Outro dado que evidencia a lacuna nas políticas de adaptação climática está relacionado aos Planos Nacionais de Adaptação (NAPs) e às Contribuições Nacionalmente Determinadas (NDCs) submetidas pelos países ao Acordo de Paris. Apenas 24 dos 60 Planos Nacionais de Adaptação registrados incluíram disposições concretas para lidar com o deslocamento populacional no contexto das mudanças climáticas e dos desastres naturais. De forma similar, somente 25 das 166 metas climáticas apresentadas nos NDCs abordam a questão dos deslocamentos forçados devido ao clima.
Declarações da ONU reforçam a urgência de soluções integradas
Para o Alto Comissário da ONU para Refugiados, Filippo Grandi, a questão das mudanças climáticas está transformando a realidade de milhões de pessoas que já vivem em extrema vulnerabilidade, tornando suas condições ainda mais precárias. “Para as pessoas em situação de maior vulnerabilidade do mundo, as mudanças climáticas são uma realidade dura que afeta profundamente suas vidas,” disse Grandi. Ele destacou que as mudanças climáticas estão intensificando o deslocamento em regiões que já abrigam um grande número de pessoas em situação de refúgio, agravando suas dificuldades e reduzindo suas possibilidades de encontrar um local seguro.

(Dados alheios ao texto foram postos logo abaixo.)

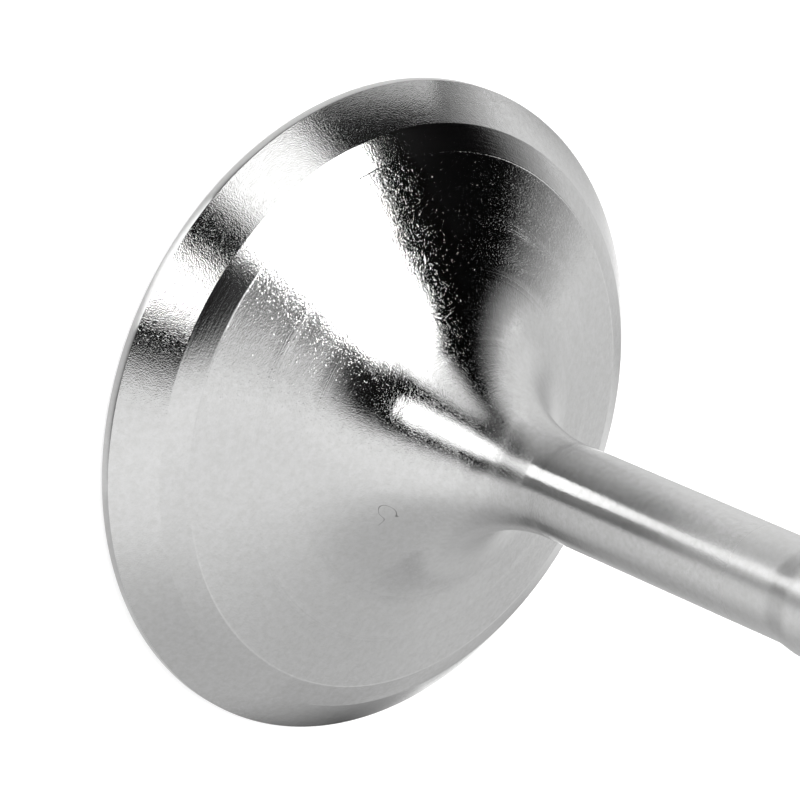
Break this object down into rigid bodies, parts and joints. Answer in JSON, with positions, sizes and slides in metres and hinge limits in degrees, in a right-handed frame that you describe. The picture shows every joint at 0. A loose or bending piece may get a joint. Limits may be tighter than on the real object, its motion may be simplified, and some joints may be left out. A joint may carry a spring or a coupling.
{
  "type": "engine valve",
  "caption": "Poppet valve with a broad tulip head, bevelled seat face, slim undercut stem and a keeper groove near the tip.",
  "frame": {"origin": "centre of the flat combustion face, the underside that the valve stands on", "axes": "+Z along the stem's axis, from the head to the tip; the valve is round, so X and Y are free"},
  "size_m": [0.035, 0.035, 0.109],
  "materials": {
    "valve_steel": "turned and lightly polished stainless steel, with fine concentric tool lines"
  },
  "bodies": {
    "root": {"valve": "valve_steel"}
  },
  "joints": []
}
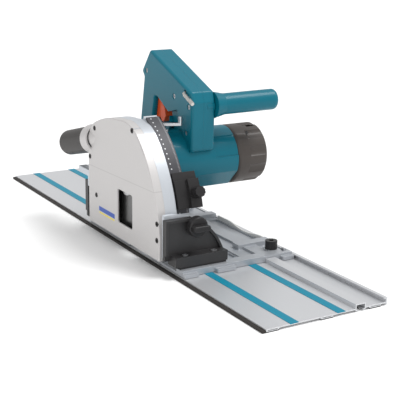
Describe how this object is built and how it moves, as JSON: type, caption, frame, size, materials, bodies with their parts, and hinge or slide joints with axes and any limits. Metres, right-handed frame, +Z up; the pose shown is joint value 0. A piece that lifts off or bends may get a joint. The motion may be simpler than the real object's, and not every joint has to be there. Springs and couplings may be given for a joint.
{
  "type": "track plunge saw",
  "caption": "Plunge-cut circular saw with a swinging motor unit in a tilting blade case, on a sliding base and an extruded aluminium guide rail.",
  "frame": {"origin": "middle of the guide rail's underside, on the plane its grip strips stand on", "axes": "+X cutting direction along the rail, +Y towards the motor, +Z up"},
  "size_m": [0.8, 0.2362, 0.269],
  "materials": {
    "rail_aluminium": "satin anodised extrusion",
    "guard_rubber": "matt",
    "glide_teal": "slick tape",
    "grip_foam": "matt foam",
    "cast_silver": "painted die casting",
    "trim_white": "satin",
    "bracket_black": "black painted casting",
    "zinc_steel": "bright zinc",
    "black_plastic": "fine texture",
    "cover_silver": "silver paint",
    "scale_black": "black anodised with white marks",
    "hose_black": "satin",
    "hard_steel": "ground",
    "bush_bronze": "sintered",
    "gear_grey": "raw die casting",
    "bearing_steel": "polished",
    "blade_steel": "ground with bright tips",
    "winding_steel": "laminations and enamelled wire",
    "fan_grey": "moulded",
    "teal_plastic": "fine texture",
    "cap_dark": "fine texture",
    "brush_brass": "drawn",
    "carbon": "matt",
    "orange_plastic": "satin",
    "soft_grip": "soft matt",
    "wrench_steel": "nickel plated"
  },
  "bodies": {
    "rail": {"guide_rail": "rail_aluminium", "splinter_guard": "guard_rubber", "glide_strips": "glide_teal", "grip_strips": "grip_foam"},
    "carriage": {"base_plate": "cast_silver", "edge_strip": "trim_white", "front_bevel_bracket": "bracket_black", "rear_bevel_bracket": "bracket_black", "bracket_screws": "zinc_steel", "bevel_studs": "zinc_steel"},
    "front_bevel_knob": {"front_bevel_knob": "black_plastic"},
    "rear_bevel_knob": {"rear_bevel_knob": "black_plastic"},
    "guide_adjuster_front": {"guide_adjuster_front": "black_plastic"},
    "guide_adjuster_rear": {"guide_adjuster_rear": "black_plastic"},
    "anti_tip_slider": {"anti_tip_slider": "zinc_steel"},
    "saw_head": {"blade_case": "cast_silver", "case_cover": "cover_silver", "cover_screws": "zinc_steel", "depth_scale": "scale_black", "front_trunnion": "cast_silver", "rear_trunnion": "cast_silver", "trunnion_screws": "zinc_steel", "pivot_shaft": "hard_steel", "return_spring": "hard_steel"},
    "dust_nozzle": {"dust_nozzle": "hose_black"},
    "depth_stop": {"depth_stop": "black_plastic"},
    "depth_stop_knob": {"depth_stop_knob": "black_plastic"},
    "motor_unit": {"gear_housing": "gear_grey", "bearing_bracket": "gear_grey", "pivot_bushes": "bush_bronze", "spindle_bearings": "bearing_steel", "armature_bearings": "bearing_steel", "motor_housing": "teal_plastic", "motor_end_cap": "cap_dark", "housing_screws": "zinc_steel", "stator": "winding_steel", "brush_holders": "brush_brass", "carbon_brushes": "carbon", "brush_caps": "black_plastic", "handle_shell_left": "teal_plastic", "handle_shell_right": "teal_plastic", "handle_screws": "zinc_steel", "grip_rubber": "soft_grip", "front_grip": "teal_plastic", "switch_body": "black_plastic", "cord_inlet": "guard_rubber", "lever_spring": "hard_steel"},
    "armature": {"armature_shaft": "hard_steel", "armature_core": "winding_steel", "cooling_fan": "fan_grey"},
    "blade_spindle": {"spindle": "hard_steel", "drive_gear": "hard_steel", "inner_flange": "hard_steel", "outer_flange": "hard_steel", "blade_bolt": "zinc_steel", "saw_blade": "blade_steel"},
    "trigger": {"trigger": "orange_plastic"},
    "lock_off_button": {"lock_off_button": "orange_plastic"},
    "shaft_lock_lever": {"shaft_lock_lever": "zinc_steel"},
    "hex_wrench": {"hex_wrench": "wrench_steel"}
  },
  "joints": [
    {"name": "rail_travel", "type": "slide", "parent": "rail", "child": "carriage", "axis": [1, 0, 0], "range_m": [-0.325, 0.185]},
    {"name": "bevel_tilt", "type": "hinge", "parent": "carriage", "child": "saw_head", "pos_m": [0.064, -0.095, 0], "axis": [1, 0, 0], "range_deg": [0, 48]},
    {"name": "plunge", "type": "hinge", "parent": "saw_head", "child": "motor_unit", "pos_m": [-0.01, -0.059, 0.037], "axis": [0, 1, 0], "range_deg": [0, 45], "stiffness_Nm_per_rad": 5, "springref_deg": -40.11},
    {"name": "blade_spin", "type": "hinge", "parent": "motor_unit", "child": "blade_spindle", "pos_m": [0.0634, -0.096, 0.10194], "axis": [0, 1, 0], "continuous": true},
    {"name": "armature_spin", "type": "hinge", "parent": "motor_unit", "child": "armature", "pos_m": [0.05013, 0.02, 0.12088], "axis": [0, 1, 0], "continuous": true},
    {"name": "trigger_pull", "type": "hinge", "parent": "motor_unit", "child": "trigger", "pos_m": [-0.024, 0.006, 0.204], "axis": [0, 1, 0], "range_deg": [0, 10], "stiffness_Nm_per_rad": 0.5, "springref_deg": -17.19},
    {"name": "lock_off_press", "type": "slide", "parent": "motor_unit", "child": "lock_off_button", "axis": [0.7944, 0, -0.6074], "range_m": [0, 0.003], "stiffness_N_per_m": 300, "springref_m": -0.003},
    {"name": "lock_lever_turn", "type": "hinge", "parent": "motor_unit", "child": "shaft_lock_lever", "pos_m": [0.063, -0.0467, 0.18], "axis": [0, 0, 1], "range_deg": [-10, 0], "stiffness_Nm_per_rad": 0.2, "springref_deg": 17.19},
    {"name": "wrench_pull", "type": "slide", "parent": "motor_unit", "child": "hex_wrench", "axis": [0, -1, 0], "range_m": [0, 0.015]},
    {"name": "front_bevel_knob_turn", "type": "hinge", "parent": "carriage", "child": "front_bevel_knob", "pos_m": [0.19, -0.06002, 0.06634], "axis": [1, 0, 0], "range_deg": [0, 360]},
    {"name": "rear_bevel_knob_turn", "type": "hinge", "parent": "carriage", "child": "rear_bevel_knob", "pos_m": [-0.062, -0.06002, 0.06634], "axis": [-1, 0, 0], "range_deg": [0, 360]},
    {"name": "front_adjuster_turn", "type": "hinge", "parent": "carriage", "child": "guide_adjuster_front", "pos_m": [0.184, 0.066, 0.015], "axis": [0, 0, 1], "range_deg": [0, 180]},
    {"name": "rear_adjuster_turn", "type": "hinge", "parent": "carriage", "child": "guide_adjuster_rear", "pos_m": [-0.052, 0.066, 0.015], "axis": [0, 0, 1], "range_deg": [0, 180]},
    {"name": "anti_tip_slide", "type": "slide", "parent": "carriage", "child": "anti_tip_slider", "axis": [0, 1, 0], "range_m": [0, 0.002]},
    {"name": "nozzle_swivel", "type": "hinge", "parent": "saw_head", "child": "dust_nozzle", "pos_m": [-0.0616, -0.09, 0.13765], "axis": [-0.9686, 0, -0.2487], "range_deg": [-90, 90]},
    {"name": "depth_stop_slide", "type": "hinge", "parent": "saw_head", "child": "depth_stop", "pos_m": [-0.01, -0.04735, 0.037], "axis": [0, -1, 0], "range_deg": [0, 24]},
    {"name": "depth_stop_knob_turn", "type": "hinge", "parent": "depth_stop", "child": "depth_stop_knob", "pos_m": [0.16696, -0.04735, 0.10422], "axis": [0.9348, 0, 0.3551], "range_deg": [0, 360]}
  ],
  "couplings": [
    {"joint": "armature_spin", "follows": "blade_spin", "ratio": -5.1667}
  ]
}
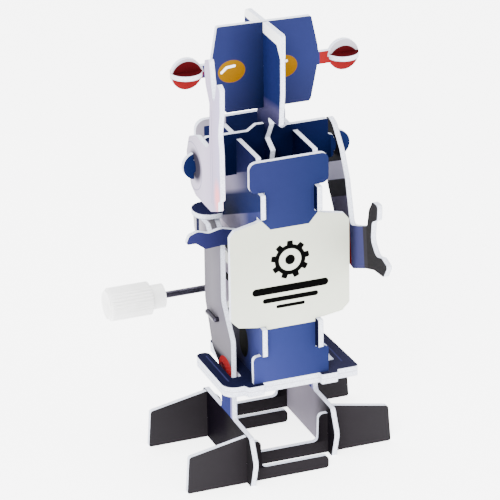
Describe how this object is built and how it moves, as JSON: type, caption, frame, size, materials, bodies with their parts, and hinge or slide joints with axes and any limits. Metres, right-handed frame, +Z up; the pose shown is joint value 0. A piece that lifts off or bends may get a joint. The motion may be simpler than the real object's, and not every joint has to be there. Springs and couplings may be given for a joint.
{
  "type": "clockwork walking robot kit",
  "caption": "Walking robot slotted together from flat printed foam boards, with two arms, two crank-driven legs and a clockwork motor wound by a ribbed knob on its side.",
  "frame": {"origin": "on the floor, on the robot's centre plane, under the middle of the right foot's front board", "axes": "+Z up; the robot faces -Y; +X is to the right of someone looking at its front, away from the winding knob"},
  "size_m": [0.098, 0.0907, 0.1726],
  "materials": {
    "blue_board": "printed foam board, satin",
    "navy_board": "printed foam board, satin",
    "white_board": "bare foam board, matte",
    "grey_board": "printed foam board, satin",
    "dark_board": "printed foam board, satin",
    "red_board": "printed foam board, satin",
    "case_plastic": "moulded, pale and slightly milky",
    "knob_plastic": "moulded, ribbed",
    "steel": "plain wire and turned steel",
    "brass": "cut gear brass"
  },
  "bodies": {
    "torso": {"front_panel": "blue_board", "back_panel": "blue_board", "left_rib": "navy_board", "right_rib": "navy_board", "shoulder_board": "blue_board", "base_upper": "navy_board", "base_lower": "white_board", "head_cross": "blue_board", "head_side": "navy_board", "left_ear_disc": "red_board", "right_ear_disc": "red_board", "case_left": "case_plastic", "case_right": "case_plastic", "case_screws": "steel"},
    "left_arm": {"left_arm": "grey_board"},
    "right_arm": {"right_arm": "grey_board"},
    "crank": {"crankshaft": "steel", "crank_pinion": "brass"},
    "left_leg": {"left_leg": "grey_board", "left_foot_front": "dark_board", "left_foot_rear": "dark_board", "left_hip_cap": "navy_board", "left_hip_plate": "grey_board", "left_hip_skirt": "blue_board"},
    "right_leg": {"right_leg": "grey_board", "right_foot_front": "dark_board", "right_foot_rear": "dark_board"},
    "winding": {"winding_shaft": "steel", "main_wheel": "brass", "mainspring": "steel", "winding_knob": "knob_plastic"},
    "middle": {"middle_arbor": "steel", "middle_wheel": "brass"},
    "governor": {"governor_arbor": "steel", "governor_rotor": "brass"}
  },
  "joints": [
    {"name": "left_shoulder", "type": "hinge", "parent": "torso", "child": "left_arm", "pos_m": [-0.0277, 0.0139, 0.1196], "axis": [1, 0, 0], "range_deg": [-10, 30]},
    {"name": "right_shoulder", "type": "hinge", "parent": "torso", "child": "right_arm", "pos_m": [0.0277, 0.0139, 0.1196], "axis": [1, 0, 0], "range_deg": [-80, 120]},
    {"name": "crank_turn", "type": "hinge", "parent": "torso", "child": "crank", "pos_m": [0, 0.0209, 0.0555], "axis": [1, 0, 0], "continuous": true},
    {"name": "left_leg_pin", "type": "hinge", "parent": "crank", "child": "left_leg", "pos_m": [-0.0187, 0.0149, 0.0555], "axis": [1, 0, 0], "continuous": true},
    {"name": "right_leg_pin", "type": "hinge", "parent": "crank", "child": "right_leg", "pos_m": [0.0187, 0.0269, 0.0555], "axis": [1, 0, 0], "continuous": true},
    {"name": "winding_turn", "type": "hinge", "parent": "torso", "child": "winding", "pos_m": [-0.032, 0.0419, 0.056], "axis": [1, 0, 0], "continuous": true},
    {"name": "middle_turn", "type": "hinge", "parent": "torso", "child": "middle", "pos_m": [0, 0.03123, 0.06298], "axis": [1, 0, 0], "continuous": true},
    {"name": "governor_turn", "type": "hinge", "parent": "torso", "child": "governor", "pos_m": [0, 0.02712, 0.07425], "axis": [1, 0, 0], "continuous": true}
  ],
  "couplings": [
    {"joint": "left_leg_pin", "follows": "crank_turn", "ratio": -1},
    {"joint": "right_leg_pin", "follows": "crank_turn", "ratio": -1},
    {"joint": "middle_turn", "follows": "crank_turn", "ratio": -0.54546},
    {"joint": "winding_turn", "follows": "crank_turn", "ratio": 0.22727},
    {"joint": "governor_turn", "follows": "crank_turn", "ratio": 1.2}
  ]
}
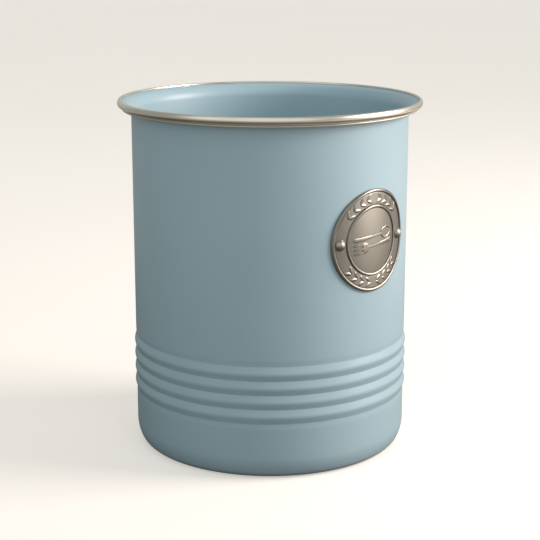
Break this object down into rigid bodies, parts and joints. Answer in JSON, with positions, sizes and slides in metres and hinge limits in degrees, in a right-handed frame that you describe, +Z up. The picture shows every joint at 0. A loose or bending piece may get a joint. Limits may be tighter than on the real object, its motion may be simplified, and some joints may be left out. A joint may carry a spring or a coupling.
{
  "type": "utensil holder",
  "caption": "Round steel utensil pot, open at the top, with a coated wall, rolled ribs near the base, a rolled metal trim ring round the flared mouth and a small riveted badge.",
  "frame": {"origin": "middle of the base, on the surface the pot stands on", "axes": "+Z up along the pot's axis, badge facing -Y, +X to the right of someone who looks at the badge"},
  "size_m": [0.15, 0.15, 0.174],
  "materials": {
    "coated_steel": "satin powder coat, pale grey blue",
    "trim_metal": "polished, slightly warm",
    "badge_metal": "cast, satin pewter, darker in the recesses",
    "rivet_metal": "polished",
    "washer_metal": "plain, as stamped"
  },
  "bodies": {
    "root": {"can_body": "coated_steel", "rim_ring": "trim_metal", "badge_plate": "badge_metal", "badge_rivet_left": "rivet_metal", "badge_rivet_right": "rivet_metal", "rivet_washer_left": "washer_metal", "rivet_washer_right": "washer_metal"}
  },
  "joints": []
}
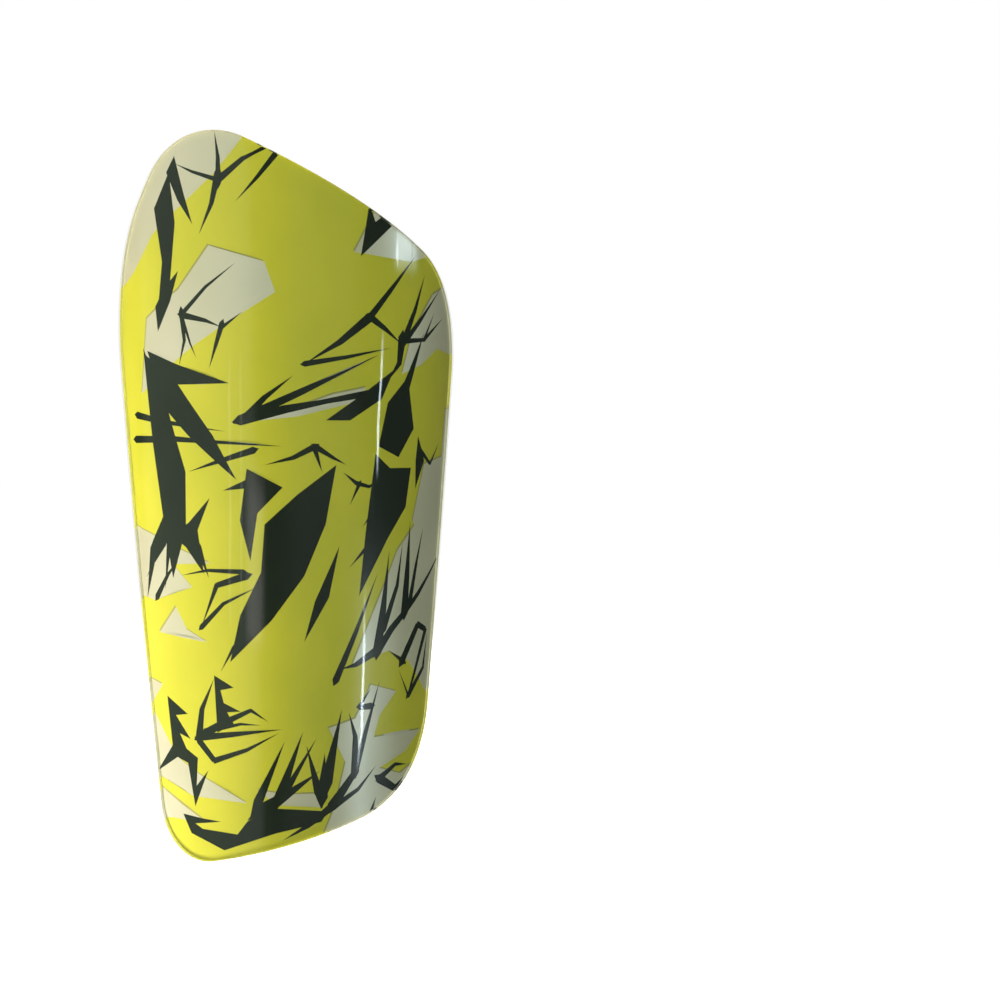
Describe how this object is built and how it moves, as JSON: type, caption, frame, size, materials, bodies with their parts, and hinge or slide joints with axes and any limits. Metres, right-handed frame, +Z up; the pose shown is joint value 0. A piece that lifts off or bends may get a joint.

Grandi enfatizou ainda a necessidade de uma resposta humanitária que esteja alinhada com políticas de adaptação climática, além de mais recursos financeiros para proteger essas populações vulneráveis. Ele destacou que as comunidades e governos locais que acolhem esses deslocados precisam urgentemente de suporte para lidar com os desafios adicionais trazidos pela crise climática.
O relatório do ACNUR sublinha que, sem intervenções urgentes e coordenadas, milhões de deslocados forçados estarão cada vez mais vulneráveis em um mundo em que os eventos climáticos extremos e os conflitos estão em expansão. As pessoas que já sofrem com as consequências de guerras e perseguições estão cada vez mais à mercê de um ambiente em mudança que multiplica suas dificuldades.
O ACNUR apela para que a comunidade internacional reforce os compromissos financeiros e políticos em relação às mudanças climáticas e o deslocamento forçado, de forma a responder ao desafio humanitário em expansão.